What you should do
Reproduce all of the data exactly, with no line skipped.

Given material
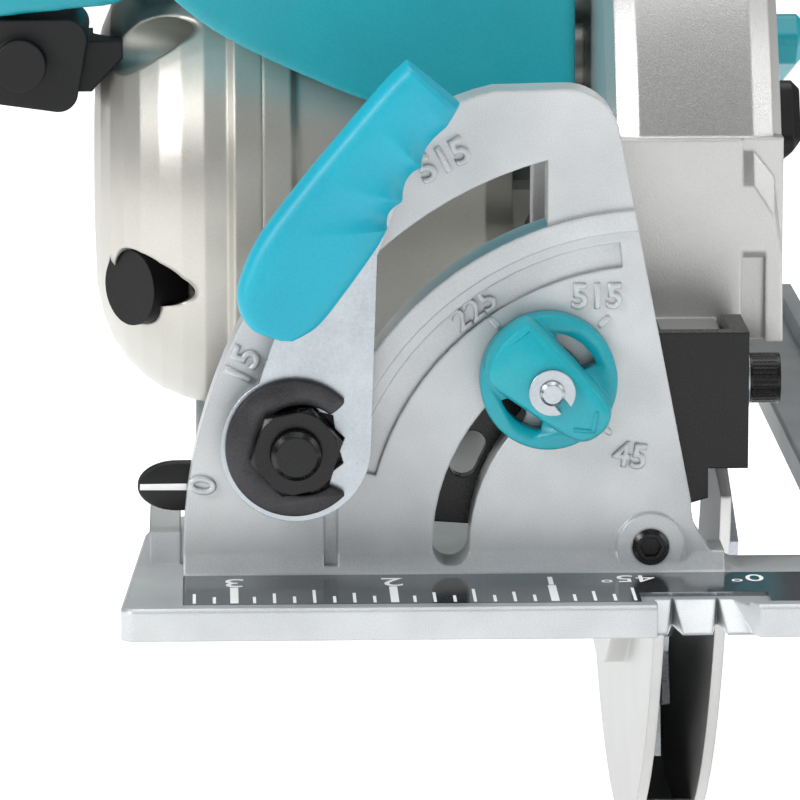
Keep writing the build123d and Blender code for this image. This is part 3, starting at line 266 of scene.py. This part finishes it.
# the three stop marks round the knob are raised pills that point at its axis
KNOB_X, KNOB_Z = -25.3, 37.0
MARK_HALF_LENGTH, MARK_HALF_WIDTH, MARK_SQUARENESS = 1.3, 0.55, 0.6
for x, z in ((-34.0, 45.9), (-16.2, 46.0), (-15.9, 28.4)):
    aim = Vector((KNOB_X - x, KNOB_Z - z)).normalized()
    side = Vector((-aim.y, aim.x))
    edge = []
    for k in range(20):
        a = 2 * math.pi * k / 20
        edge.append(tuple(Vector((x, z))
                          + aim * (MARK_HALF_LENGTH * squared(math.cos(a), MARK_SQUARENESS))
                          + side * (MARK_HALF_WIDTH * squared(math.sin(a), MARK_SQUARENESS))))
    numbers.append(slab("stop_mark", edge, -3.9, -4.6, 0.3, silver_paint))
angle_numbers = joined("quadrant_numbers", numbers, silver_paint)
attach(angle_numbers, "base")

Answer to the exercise
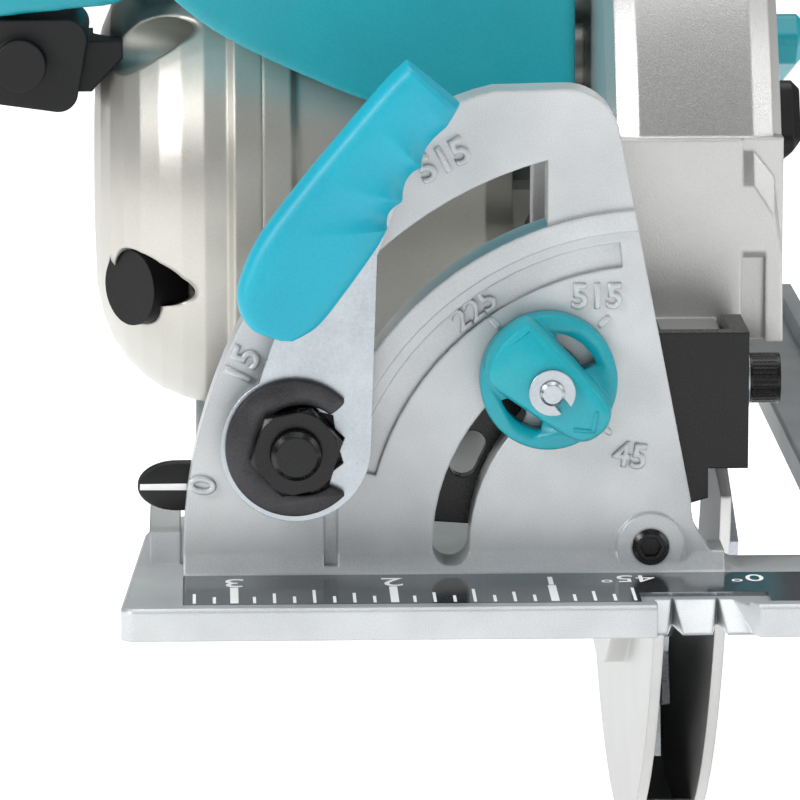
Keep writing the build123d and Blender code for this image. This is part 3, starting at line 266 of scene.py. This part finishes it.
# the three stop marks round the knob are raised pills that point at its axis
KNOB_X, KNOB_Z = -25.3, 37.0
MARK_HALF_LENGTH, MARK_HALF_WIDTH, MARK_SQUARENESS = 1.3, 0.55, 0.6
for x, z in ((-34.0, 45.9), (-16.2, 46.0), (-15.9, 28.4)):
    aim = Vector((KNOB_X - x, KNOB_Z - z)).normalized()
    side = Vector((-aim.y, aim.x))
    edge = []
    for k in range(20):
        a = 2 * math.pi * k / 20
        edge.append(tuple(Vector((x, z))
                          + aim * (MARK_HALF_LENGTH * squared(math.cos(a), MARK_SQUARENESS))
                          + side * (MARK_HALF_WIDTH * squared(math.sin(a), MARK_SQUARENESS))))
    numbers.append(slab("stop_mark", edge, -3.9, -4.6, 0.3, silver_paint))
angle_numbers = joined("quadrant_numbers", numbers, silver_paint)
attach(angle_numbers, "base")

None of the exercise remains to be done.